▶ [Requirement]: Return only the lines running from the line that holds "22.7, LEVER_PIN.y, LEVER_PIN.z, 1.8, 14), STEEL);" to the line that holds "zip(*points))), Vector(map(max, zip(*points)))", including both.

************

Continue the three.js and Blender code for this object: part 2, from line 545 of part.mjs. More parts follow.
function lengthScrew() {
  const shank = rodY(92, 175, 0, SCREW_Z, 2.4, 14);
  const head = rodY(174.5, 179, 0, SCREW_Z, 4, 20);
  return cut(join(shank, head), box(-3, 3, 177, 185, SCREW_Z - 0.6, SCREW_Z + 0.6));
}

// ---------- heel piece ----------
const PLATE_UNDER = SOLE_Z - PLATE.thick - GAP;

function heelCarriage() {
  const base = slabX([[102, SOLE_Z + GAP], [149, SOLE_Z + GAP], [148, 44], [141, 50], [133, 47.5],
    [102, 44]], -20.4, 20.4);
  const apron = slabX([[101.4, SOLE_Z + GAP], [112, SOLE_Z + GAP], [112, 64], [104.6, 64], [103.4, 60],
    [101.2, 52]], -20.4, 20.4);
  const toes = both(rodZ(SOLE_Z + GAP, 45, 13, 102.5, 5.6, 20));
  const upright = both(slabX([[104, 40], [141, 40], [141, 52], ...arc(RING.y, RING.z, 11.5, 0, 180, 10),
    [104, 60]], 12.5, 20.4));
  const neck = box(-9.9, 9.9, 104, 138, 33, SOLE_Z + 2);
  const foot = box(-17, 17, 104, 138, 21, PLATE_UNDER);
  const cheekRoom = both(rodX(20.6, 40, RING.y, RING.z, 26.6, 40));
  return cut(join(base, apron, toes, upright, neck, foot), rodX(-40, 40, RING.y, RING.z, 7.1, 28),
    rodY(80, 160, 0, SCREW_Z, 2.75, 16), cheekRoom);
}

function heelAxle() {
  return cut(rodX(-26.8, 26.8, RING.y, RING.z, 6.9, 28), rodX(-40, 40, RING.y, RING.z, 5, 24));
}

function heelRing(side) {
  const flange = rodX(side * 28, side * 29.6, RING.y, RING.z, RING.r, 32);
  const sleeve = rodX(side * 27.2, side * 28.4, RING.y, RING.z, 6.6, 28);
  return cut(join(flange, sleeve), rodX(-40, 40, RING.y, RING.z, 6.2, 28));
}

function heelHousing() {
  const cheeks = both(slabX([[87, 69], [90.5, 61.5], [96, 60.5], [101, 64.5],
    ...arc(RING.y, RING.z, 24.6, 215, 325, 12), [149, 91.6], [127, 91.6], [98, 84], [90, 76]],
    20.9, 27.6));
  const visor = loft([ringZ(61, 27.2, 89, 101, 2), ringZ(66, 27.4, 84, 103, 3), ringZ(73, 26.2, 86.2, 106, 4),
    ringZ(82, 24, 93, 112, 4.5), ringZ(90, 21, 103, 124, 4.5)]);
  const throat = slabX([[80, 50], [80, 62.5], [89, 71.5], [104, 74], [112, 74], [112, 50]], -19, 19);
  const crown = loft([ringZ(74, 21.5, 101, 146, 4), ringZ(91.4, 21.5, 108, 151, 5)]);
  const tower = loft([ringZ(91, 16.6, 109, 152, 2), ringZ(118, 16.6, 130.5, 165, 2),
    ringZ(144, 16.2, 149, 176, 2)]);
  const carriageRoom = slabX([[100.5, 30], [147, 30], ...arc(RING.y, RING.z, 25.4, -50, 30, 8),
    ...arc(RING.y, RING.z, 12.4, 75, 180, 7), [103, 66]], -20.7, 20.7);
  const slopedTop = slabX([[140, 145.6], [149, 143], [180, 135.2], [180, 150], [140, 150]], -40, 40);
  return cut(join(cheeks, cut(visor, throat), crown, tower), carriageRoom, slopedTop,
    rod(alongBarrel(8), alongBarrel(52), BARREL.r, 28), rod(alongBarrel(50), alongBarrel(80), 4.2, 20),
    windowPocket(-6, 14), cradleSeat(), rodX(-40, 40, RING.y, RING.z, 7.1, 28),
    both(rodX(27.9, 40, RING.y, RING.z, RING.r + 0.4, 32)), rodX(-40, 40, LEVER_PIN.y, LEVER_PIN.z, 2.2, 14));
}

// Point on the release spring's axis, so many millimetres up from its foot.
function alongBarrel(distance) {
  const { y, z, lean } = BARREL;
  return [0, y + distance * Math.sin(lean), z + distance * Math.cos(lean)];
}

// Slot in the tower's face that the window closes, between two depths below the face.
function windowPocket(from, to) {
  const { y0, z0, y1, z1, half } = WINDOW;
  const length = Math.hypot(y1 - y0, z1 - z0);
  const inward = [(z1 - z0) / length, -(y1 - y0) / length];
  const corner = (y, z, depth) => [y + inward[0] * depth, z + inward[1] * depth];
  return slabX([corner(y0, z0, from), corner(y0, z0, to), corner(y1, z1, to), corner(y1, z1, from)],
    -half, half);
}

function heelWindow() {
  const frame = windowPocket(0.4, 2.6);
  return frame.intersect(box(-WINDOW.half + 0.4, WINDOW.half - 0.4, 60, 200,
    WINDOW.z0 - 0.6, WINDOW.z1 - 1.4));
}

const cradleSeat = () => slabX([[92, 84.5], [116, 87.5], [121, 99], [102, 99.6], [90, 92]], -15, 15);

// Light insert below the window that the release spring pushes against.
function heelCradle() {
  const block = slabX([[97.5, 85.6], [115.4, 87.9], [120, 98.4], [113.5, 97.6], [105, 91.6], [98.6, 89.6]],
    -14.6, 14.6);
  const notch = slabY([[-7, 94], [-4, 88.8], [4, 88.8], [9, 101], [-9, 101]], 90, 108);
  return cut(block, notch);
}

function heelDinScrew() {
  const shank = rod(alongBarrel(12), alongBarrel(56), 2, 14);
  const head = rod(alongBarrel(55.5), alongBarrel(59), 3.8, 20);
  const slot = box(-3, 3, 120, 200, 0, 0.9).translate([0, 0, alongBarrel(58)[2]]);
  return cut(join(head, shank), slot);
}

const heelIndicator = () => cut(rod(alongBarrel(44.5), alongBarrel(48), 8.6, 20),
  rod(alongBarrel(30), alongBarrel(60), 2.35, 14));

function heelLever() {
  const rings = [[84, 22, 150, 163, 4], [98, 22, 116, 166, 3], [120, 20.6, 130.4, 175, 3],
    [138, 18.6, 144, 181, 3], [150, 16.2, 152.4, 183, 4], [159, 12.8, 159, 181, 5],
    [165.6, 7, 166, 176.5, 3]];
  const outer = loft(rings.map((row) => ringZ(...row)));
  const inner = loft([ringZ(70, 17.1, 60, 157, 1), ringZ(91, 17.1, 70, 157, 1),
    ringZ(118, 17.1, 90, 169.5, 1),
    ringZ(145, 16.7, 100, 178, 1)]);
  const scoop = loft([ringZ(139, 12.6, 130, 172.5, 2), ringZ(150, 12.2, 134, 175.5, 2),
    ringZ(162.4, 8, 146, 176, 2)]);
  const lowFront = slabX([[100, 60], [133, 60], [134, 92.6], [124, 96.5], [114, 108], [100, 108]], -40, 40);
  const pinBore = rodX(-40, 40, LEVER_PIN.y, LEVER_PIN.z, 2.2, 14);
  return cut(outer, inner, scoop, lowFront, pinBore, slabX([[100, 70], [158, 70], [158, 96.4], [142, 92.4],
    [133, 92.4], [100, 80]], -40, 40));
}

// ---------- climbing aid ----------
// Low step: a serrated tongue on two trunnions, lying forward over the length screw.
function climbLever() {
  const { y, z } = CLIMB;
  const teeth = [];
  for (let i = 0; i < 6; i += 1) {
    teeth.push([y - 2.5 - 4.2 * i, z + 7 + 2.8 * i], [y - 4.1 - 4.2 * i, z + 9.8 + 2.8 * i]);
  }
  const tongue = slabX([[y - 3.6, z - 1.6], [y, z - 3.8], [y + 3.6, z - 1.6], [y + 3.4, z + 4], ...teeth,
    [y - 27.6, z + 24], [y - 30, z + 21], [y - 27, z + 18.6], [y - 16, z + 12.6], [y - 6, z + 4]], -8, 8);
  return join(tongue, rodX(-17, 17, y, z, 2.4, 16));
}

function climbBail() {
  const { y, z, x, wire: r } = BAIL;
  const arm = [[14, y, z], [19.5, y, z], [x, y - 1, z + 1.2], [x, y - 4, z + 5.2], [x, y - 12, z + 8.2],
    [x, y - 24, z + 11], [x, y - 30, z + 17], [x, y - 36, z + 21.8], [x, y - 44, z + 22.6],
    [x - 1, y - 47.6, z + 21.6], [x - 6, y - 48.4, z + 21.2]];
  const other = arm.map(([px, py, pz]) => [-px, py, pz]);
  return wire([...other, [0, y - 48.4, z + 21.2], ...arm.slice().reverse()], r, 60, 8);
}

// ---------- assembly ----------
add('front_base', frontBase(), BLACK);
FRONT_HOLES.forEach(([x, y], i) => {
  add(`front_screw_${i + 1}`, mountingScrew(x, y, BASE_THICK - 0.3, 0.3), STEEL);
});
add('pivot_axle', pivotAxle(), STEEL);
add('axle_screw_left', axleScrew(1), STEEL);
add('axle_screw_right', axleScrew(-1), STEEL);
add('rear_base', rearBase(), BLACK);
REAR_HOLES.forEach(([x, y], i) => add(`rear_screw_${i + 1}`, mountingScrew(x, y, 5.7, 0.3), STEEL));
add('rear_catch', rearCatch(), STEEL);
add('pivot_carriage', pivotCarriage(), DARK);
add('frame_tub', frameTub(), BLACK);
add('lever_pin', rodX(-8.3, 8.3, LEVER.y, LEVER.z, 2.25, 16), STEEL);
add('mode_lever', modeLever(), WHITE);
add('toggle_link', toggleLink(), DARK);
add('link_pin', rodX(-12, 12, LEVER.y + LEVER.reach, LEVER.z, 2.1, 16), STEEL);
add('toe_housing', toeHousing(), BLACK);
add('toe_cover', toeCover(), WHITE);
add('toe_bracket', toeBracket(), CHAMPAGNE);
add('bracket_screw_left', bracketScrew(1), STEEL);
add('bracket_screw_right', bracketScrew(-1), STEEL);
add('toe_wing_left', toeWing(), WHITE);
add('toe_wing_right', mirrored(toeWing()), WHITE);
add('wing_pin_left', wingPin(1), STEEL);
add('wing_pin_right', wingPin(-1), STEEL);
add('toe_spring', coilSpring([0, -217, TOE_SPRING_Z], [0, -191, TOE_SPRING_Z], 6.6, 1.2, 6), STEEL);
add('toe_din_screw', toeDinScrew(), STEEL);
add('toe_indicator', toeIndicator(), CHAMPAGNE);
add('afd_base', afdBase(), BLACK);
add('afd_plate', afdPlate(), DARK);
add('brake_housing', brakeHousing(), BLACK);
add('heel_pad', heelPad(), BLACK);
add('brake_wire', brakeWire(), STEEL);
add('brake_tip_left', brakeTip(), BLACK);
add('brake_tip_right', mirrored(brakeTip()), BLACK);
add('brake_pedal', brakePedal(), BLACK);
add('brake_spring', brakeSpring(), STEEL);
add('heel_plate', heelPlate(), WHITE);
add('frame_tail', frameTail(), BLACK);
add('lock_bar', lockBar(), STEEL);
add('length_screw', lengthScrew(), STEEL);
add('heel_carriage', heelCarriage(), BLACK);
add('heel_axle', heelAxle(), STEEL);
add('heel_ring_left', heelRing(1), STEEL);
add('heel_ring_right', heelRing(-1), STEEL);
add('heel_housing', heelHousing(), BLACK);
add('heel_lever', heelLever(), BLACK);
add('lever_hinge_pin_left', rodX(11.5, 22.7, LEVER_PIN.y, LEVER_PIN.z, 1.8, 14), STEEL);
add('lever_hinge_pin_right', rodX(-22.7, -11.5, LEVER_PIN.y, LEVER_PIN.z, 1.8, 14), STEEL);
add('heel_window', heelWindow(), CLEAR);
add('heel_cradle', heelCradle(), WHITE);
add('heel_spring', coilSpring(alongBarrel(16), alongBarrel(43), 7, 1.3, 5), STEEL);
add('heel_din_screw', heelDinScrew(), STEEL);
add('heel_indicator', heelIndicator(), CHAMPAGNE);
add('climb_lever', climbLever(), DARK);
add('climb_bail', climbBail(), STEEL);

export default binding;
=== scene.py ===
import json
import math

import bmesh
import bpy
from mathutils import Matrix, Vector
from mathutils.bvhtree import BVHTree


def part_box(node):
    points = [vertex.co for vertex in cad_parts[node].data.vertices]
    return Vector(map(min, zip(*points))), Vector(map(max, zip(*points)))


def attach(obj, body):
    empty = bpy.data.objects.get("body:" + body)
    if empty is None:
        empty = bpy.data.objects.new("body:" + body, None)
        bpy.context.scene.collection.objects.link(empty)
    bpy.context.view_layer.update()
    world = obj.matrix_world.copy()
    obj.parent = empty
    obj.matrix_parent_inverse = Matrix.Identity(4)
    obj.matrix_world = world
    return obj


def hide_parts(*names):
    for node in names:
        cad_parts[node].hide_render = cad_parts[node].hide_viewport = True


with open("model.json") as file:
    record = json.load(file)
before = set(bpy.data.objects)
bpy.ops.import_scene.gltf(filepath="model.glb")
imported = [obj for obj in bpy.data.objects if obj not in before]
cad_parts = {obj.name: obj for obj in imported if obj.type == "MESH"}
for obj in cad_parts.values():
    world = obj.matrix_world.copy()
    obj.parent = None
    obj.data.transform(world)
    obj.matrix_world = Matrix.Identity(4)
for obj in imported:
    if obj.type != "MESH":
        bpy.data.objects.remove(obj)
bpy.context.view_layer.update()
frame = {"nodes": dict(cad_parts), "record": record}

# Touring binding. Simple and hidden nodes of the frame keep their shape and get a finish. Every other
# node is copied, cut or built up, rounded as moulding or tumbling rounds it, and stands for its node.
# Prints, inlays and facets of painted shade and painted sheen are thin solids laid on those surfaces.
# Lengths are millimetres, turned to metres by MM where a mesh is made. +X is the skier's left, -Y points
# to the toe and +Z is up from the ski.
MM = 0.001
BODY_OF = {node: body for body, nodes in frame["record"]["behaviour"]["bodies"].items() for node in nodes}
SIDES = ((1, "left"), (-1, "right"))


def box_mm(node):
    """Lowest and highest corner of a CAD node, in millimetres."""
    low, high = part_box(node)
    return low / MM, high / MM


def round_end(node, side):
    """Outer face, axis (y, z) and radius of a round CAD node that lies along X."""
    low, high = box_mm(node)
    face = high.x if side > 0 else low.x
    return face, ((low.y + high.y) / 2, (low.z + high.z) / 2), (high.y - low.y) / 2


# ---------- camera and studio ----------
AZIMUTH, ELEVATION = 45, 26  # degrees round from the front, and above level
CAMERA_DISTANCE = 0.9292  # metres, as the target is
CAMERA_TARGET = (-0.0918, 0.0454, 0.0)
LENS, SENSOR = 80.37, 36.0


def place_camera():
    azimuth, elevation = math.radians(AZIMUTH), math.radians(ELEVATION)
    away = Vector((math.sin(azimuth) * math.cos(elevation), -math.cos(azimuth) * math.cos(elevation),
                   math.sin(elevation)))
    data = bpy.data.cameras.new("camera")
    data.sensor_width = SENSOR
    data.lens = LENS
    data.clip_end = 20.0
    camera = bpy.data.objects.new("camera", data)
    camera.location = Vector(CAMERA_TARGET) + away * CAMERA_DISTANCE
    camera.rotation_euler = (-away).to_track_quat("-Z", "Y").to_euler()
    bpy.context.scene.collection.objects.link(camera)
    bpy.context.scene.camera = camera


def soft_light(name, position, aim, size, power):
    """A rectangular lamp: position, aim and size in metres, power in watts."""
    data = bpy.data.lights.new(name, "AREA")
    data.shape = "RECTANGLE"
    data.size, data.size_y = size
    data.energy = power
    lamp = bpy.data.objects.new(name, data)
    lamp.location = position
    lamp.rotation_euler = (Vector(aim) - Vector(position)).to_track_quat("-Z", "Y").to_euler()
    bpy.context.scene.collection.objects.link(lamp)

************

▶ [Exercise output]:
add('lever_hinge_pin_left', rodX(11.5, 22.7, LEVER_PIN.y, LEVER_PIN.z, 1.8, 14), STEEL);
add('lever_hinge_pin_right', rodX(-22.7, -11.5, LEVER_PIN.y, LEVER_PIN.z, 1.8, 14), STEEL);
add('heel_window', heelWindow(), CLEAR);
add('heel_cradle', heelCradle(), WHITE);
add('heel_spring', coilSpring(alongBarrel(16), alongBarrel(43), 7, 1.3, 5), STEEL);
add('heel_din_screw', heelDinScrew(), STEEL);
add('heel_indicator', heelIndicator(), CHAMPAGNE);
add('climb_lever', climbLever(), DARK);
add('climb_bail', climbBail(), STEEL);

export default binding;
=== scene.py ===
import json
import math

import bmesh
import bpy
from mathutils import Matrix, Vector
from mathutils.bvhtree import BVHTree


def part_box(node):
    points = [vertex.co for vertex in cad_parts[node].data.vertices]
    return Vector(map(min, zip(*points))), Vector(map(max, zip(*points)))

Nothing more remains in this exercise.